For the rest of his life, Hugo Gryn remembered his father's words: "without hope we cannot survive for another moment"

If there is one word that sums up the March of the Living it is the word "hope". For you young people to be able to return to Poland with survivors of the Holocaust, then travel to Israel, and from there return home and be more active in your communities - this fills us with great hope for the future.

The second story comes from Israel from the period of the Six-Day War.
When Moshe Dayan first visited the Western Wall after it's capture by Israeli troops he kissed its stones with visible emotion. He then said:
"We have returned to the holiest of holy places, never to abandon them again."
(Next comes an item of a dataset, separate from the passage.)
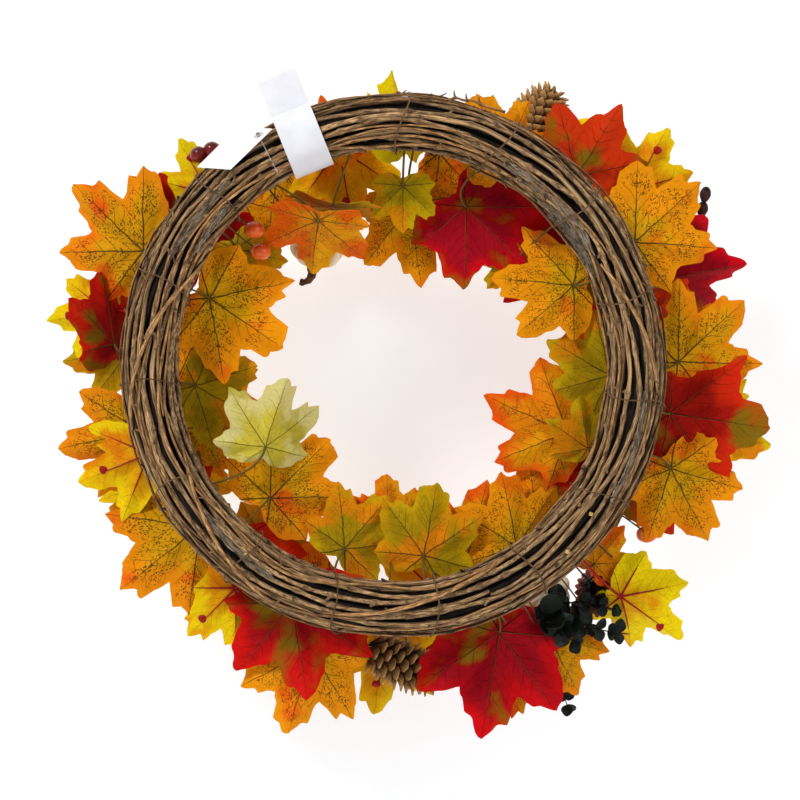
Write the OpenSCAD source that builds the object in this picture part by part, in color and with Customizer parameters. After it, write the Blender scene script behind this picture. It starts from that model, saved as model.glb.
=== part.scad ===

A reporter viewing the scene asked if he had become a "born-again Jew". Dayan honestly responded, "I was not religious yesterday and I may not be religious tomorrow. But at this moment, no one in Israel is more religious than I".

The story illustrates the difficulty of maintaining the highs that we sometimes reached in our spiritual lives.

On this trip we have all learned about the importance of our tradition, about the magic of Israel, about the dangers of anti-Semitism and the tragedy of all forms of racism or discrimination in the world today.

Right at this moment we are all on a high, following our incredible two weeks in Poland and Israel.

Our challenge is to try to be both better Jews and better human beings - everyday - and not to let the lessons and emotions of the March of the Living significantly diminish over time.

I am certain your are all up to this challenge.